During her research in Haiti, Zora Neale Hurston found that the crossroads of the black diasporic world were in the hands of a multi-faceted figure: Esu-Elegba. In Their Eyes Were Watching God, she uses Esu as the modernist force of disruption and renewal, the frustrating key to the de- and inter-personal crossroads of redemption in the novel. Hurston's insight into the connection between the psychological and cultural terrains of black American modernity and diasporic mythology and ritual--unremarked for over sixty years--is the fundamental link to this alternate approach to modernism. It does not constitute a "counter-modernism," since Hurston's fully developed approach is what I would call "post-oppositional." The foundations of her diasporic alternatives are too expansive, their options are too fluid, to sustain the rigid identities requisite for opposition. Absorption is closer to Hurston's relationship to prevailing modernist insights than opposition. Hurston's approach expands the ways we understand diasporic encounters with modernity. For Hurston, Esu-Elegba invokes black cultural confrontations with the dissonance at the modernist crossroads. In his poem "Confluence," Yusef Komunyakaa echoes Hurston's insight and reckons with a Diasporic Modernist meeting place, the crossroads of "Bloodline and clockwork. / The X drawn where we stand" (14).

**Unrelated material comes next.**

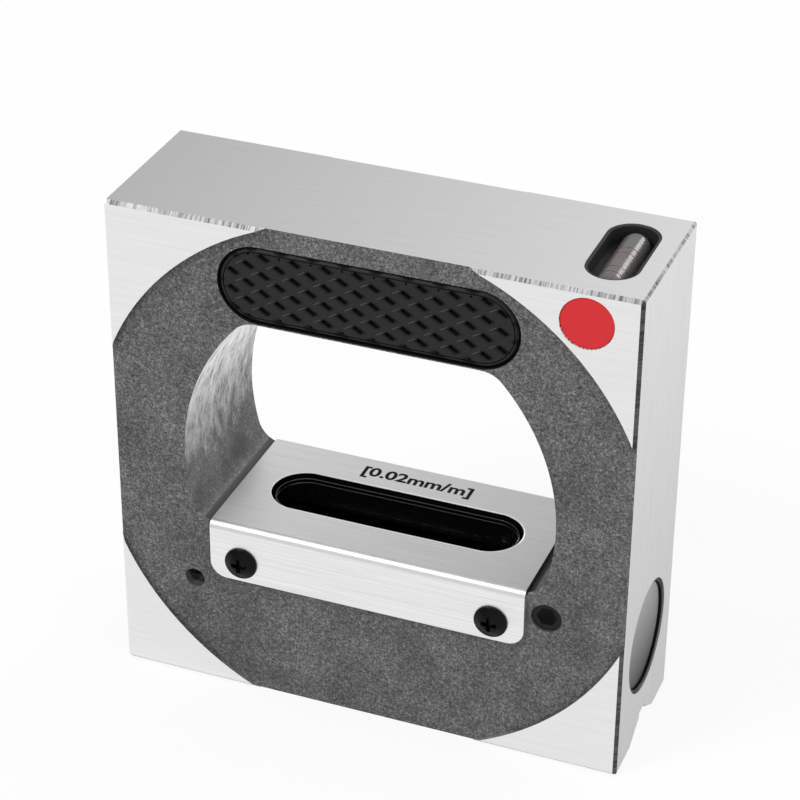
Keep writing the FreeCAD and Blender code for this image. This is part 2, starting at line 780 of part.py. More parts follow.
def draw_pit(sketch, across, up):
    """One slanting pit, a leaning four-sided outline about its middle."""
    def corner(run, rise):
        return "%s + %s" % (across, run), "%s + %s" % (up, rise)

    draw_polygon(sketch, [
        corner("( 0 - pit_run - pit_lean )", "( pit_fall - pit_rise )"),
        corner("( 0 - pit_run + pit_lean )", "( pit_fall + pit_rise )"),
        corner("( pit_run + pit_lean )", "( pit_rise - pit_fall )"),
        corner("( pit_run - pit_lean )", "( 0 - pit_fall - pit_rise )")])


# ------------------------------------------------------------------ sleeve, caps and liner
def make_vial_sleeve():
    """Black insulating tube lining the bore, open above the vial and at the pivots."""
    body = new_body("vial_sleeve")
    ring = new_sketch(body, "YZ_Plane", "sleeve_ring")
    draw_circle(ring, "0", "bore_height", "sleeve_radius")
    draw_circle(ring, "0", "bore_height", "sleeve_bore")
    pad(body, ring, "tube", "frame_side - 2 * sleeve_inset", symmetric=True)

    slot = new_sketch(body, "XY_Plane", "sleeve_slot_outline", "bore_height + sleeve_radius")
    draw_obround(slot, "0", "0", "slot_length", "slot_width")
    pocket(body, slot, "sleeve_slot", "sleeve_radius")

    pivots = new_sketch(body, "XZ_Plane", "sleeve_pivot_circle")
    draw_circle(pivots, "0 - pivot_offset", "pivot_height",
                "pivot_pin_radius + sleeve_opening_room")
    pocket(body, pivots, "sleeve_pivot_holes", "frame_depth", symmetric=True)

    cam = new_sketch(body, "XZ_Plane", "sleeve_cam_circle")
    draw_circle(cam, "pivot_offset", "adjuster_height", "adjuster_radius + sleeve_opening_room")
    pocket(body, cam, "sleeve_cam_opening", "frame_depth", symmetric=True)
    return body


def make_end_cap(label, right):
    """A turned disc that closes one end of the sleeve, its outer edge bevelled."""
    cap = doc.addObject("Part::Cylinder", label + "_disc")
    cap.setExpression("Radius", bound("sleeve_bore - cap_gap"))
    cap.setExpression("Height", bound("cap_thickness"))
    doc.recompute()
    bevelled = doc.addObject("Part::Chamfer", label)
    bevelled.Label = label
    bevelled.Base = cap
    rim = [index for index, edge in enumerate(cap.Shape.Edges, start=1)
           if edge.Closed and near(edge.BoundBox.ZMin, number("cap_thickness"))]
    bevel = number("cap_bevel")
    bevelled.Edges = [(index, bevel, bevel) for index in rim]
    doc.recompute()
    face = "frame_side / 2 - cap_inset - cap_thickness"
    place(bevelled, face if right else "0 - ( %s )" % face, "0", "bore_height",
          TO_RIGHT if right else TO_LEFT)
    return bevelled


def make_slot_liner():
    """A moulded ring that lines the casting's slot from the plate down to the sleeve."""
    body = new_body("slot_liner")
    outer = new_sketch(body, "XY_Plane", "liner_outline", "plate_under")
    draw_obround(outer, "0", "0", "slot_length + 2 * liner_wall", "slot_width + 2 * liner_wall")
    pad(body, outer, "liner_block", "plate_under - bore_height", reverse=True)
    inner = new_sketch(body, "XY_Plane", "liner_inside", "plate_under")
    draw_obround(inner, "0", "0", "slot_length", "slot_width")
    pocket(body, inner, "liner_opening")
    saddle = new_sketch(body, "YZ_Plane", "liner_saddle_circle")
    draw_circle(saddle, "0", "bore_height", "bore_radius")
    pocket(body, saddle, "liner_saddle", "frame_side", symmetric=True)
    return body


# ------------------------------------------------------------------ vial carrier and adjustment
def make_vial_carrier():
    """A tube with a sight opening, a cross pivot at one end and a cam pad at the other."""
    body = new_body("vial_carrier")
    ring = new_sketch(body, "YZ_Plane", "carrier_circle")
    draw_circle(ring, "0", "bore_height", "carrier_radius")
    pad(body, ring, "carrier_bar", "carrier_length", symmetric=True)

    cam_pad = new_sketch(body, "XY_Plane", "cam_pad_outline", "pad_top")
    draw_box(cam_pad, "pivot_offset - pad_length / 2", "pivot_offset + pad_length / 2",
             "0 - pad_width / 2", "pad_width / 2")
    pad(body, cam_pad, "cam_pad", "pad_top - bore_height", reverse=True)

    inside = new_sketch(body, "YZ_Plane", "carrier_bore_circle")
    draw_circle(inside, "0", "bore_height", "carrier_bore_radius")
    pocket(body, inside, "carrier_bore", "carrier_length", symmetric=True)

    sight = new_sketch(body, "XY_Plane", "sight_outline", "bore_height + carrier_radius")
    draw_obround(sight, "0", "0", "sight_length", "sight_width")
    pocket(body, sight, "sight_opening", "carrier_radius")

    pivots = new_sketch(body, "XZ_Plane", "carrier_pivot_circle")
    draw_circle(pivots, "0 - pivot_offset", "pivot_height", "pivot_pin_radius + pivot_gap")
    pocket(body, pivots, "carrier_pivot_holes", "frame_depth", symmetric=True)

    seat = new_sketch(body, "XY_Plane", "spring_seat_circle", "carrier_foot")
    draw_circle(seat, "pivot_offset", "0", "spring_radius + spring_wire + spring_pocket_room")
    pocket(body, seat, "spring_seat", "spring_pocket_depth", reverse=True)
    return body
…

Most forms of modernism seek to disrupt conventional perceptions, particularly those regarding the relationship between exterior ("objective") and interior ("subjective") realms of experience. Employing knowledge of West African cultural traditions gained from her ethnographic work in Haiti, Zora Neale Hurston, in Their Eyes Were Watching God, approaches this relationship in a manner that sounds the keynote of a specifically diasporic form of modernism. The key to understanding Hurston's vision lies in her use of the image of the "crossroads" and particularly of the diasporic trickster/messenger usually known as Esu-Elegba. Where most modernisms invoke some sort of crossroads between external and internal realms, recognizing the presence of Esu-Elegba in Their Eyes helps to establish Hurston's truly central importance in an expansive modernist tradition that includes, but is not limited to, Euro-American writers such as Eliot, Pound, and H. D. Rather than claiming Hurston as a high modernist, this essay shows how Hurston herself claimed the insights of high modernism and meshed them with her own dynamic flux of creative, ethnographic, and personal experience. The result is most clearly expressed in the vibrant and violent complexity of Their Eyes Were Watching God.

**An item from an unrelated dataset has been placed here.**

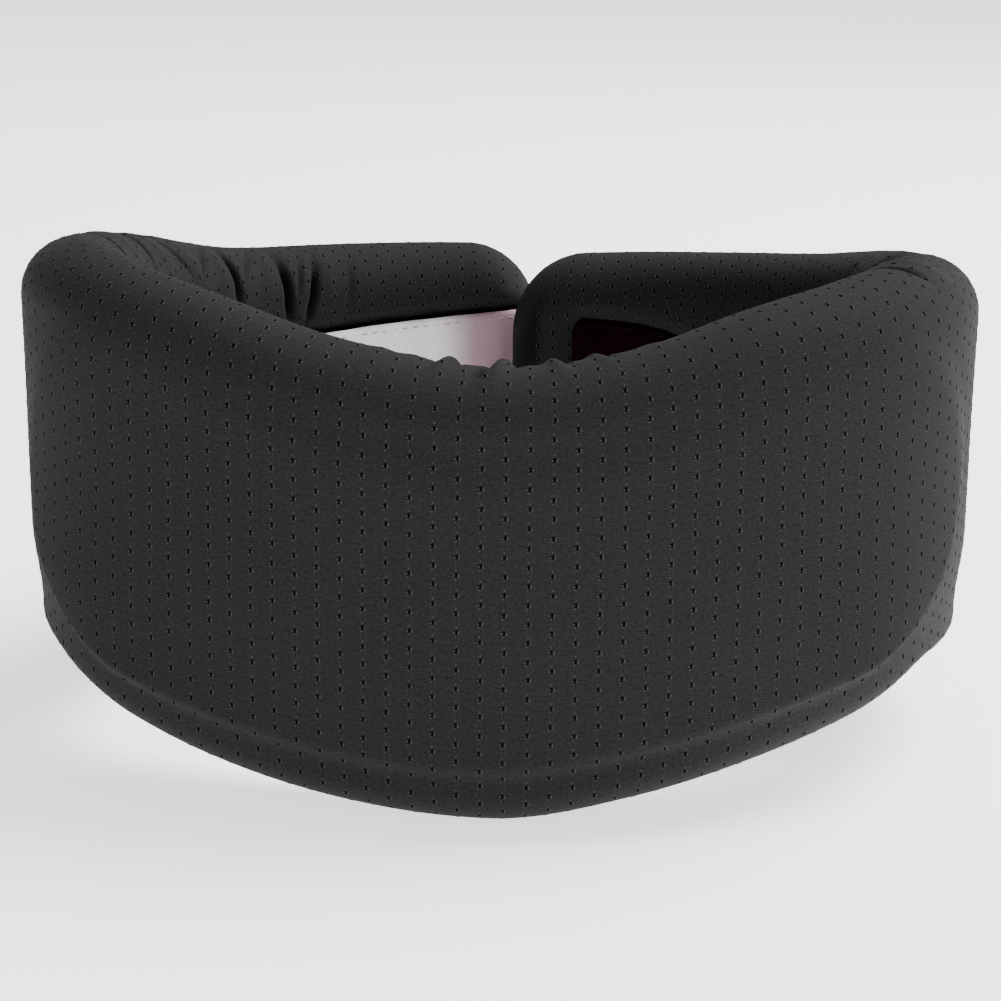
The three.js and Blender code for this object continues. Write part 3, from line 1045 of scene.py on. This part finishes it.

Hurston's use of the crossroads image can be usefully understood in relation to the symbolic geography of black modernity theorized by Robert Stepto and Judylyn Ryan. In From Behind the Veil, Stepto establishes fundamental narrative patterns of black American life. In any era, these patterns involve movement between a relatively enslaved "symbolic South" and a relatively free "symbolic North." Stepto calls the journey to the symbolic North "ascent." While the symbolic South is a place "of maximum oppression," it is also a place where important personal, familial, and communal bonds are established. While the "symbolic North" is a place of "relative freedom," these freedoms are primarily individual and often come at a cost of estrangement (geographical, cultural, and psychological) from the bonds of the symbolic South. Lonely and alienated ascent figures often attempt to reestablish bonds with a larger community in the symbolic South, a journey Stepto calls "immersion" (167). The circular narrative, then, ends with a figure who is conscious of modern individuality, reconnected with community, and still living in relation to the unmitigated pressures of the symbolic South. In her dissertation "Water from an Ancient Well: The Recuperation of Double Consciousness," Judylyn Ryan expands Stepto's North-South paradigm of ascent and immersion at both ends. Ryan proposes narratives of dispersion and recuperation that connect the pre--and post-ascent symbolic South with "African" cultural processes. Ryan's narrative of "dispersion" invokes African cultural origins, partially remembered and located in what she designates the "symbolic East." Dispersion accounts for the psychological and cultural effects of the historical movement to a "symbolic West," a foreign location of terror and bondage. Ryan's narrative of "recuperation" charts a return, imagined or literal, to a "symbolic East." In recuperation, figures attempt to expand the communal forms of the symbolic South in relation to newly imagined African cultural codes and patterns.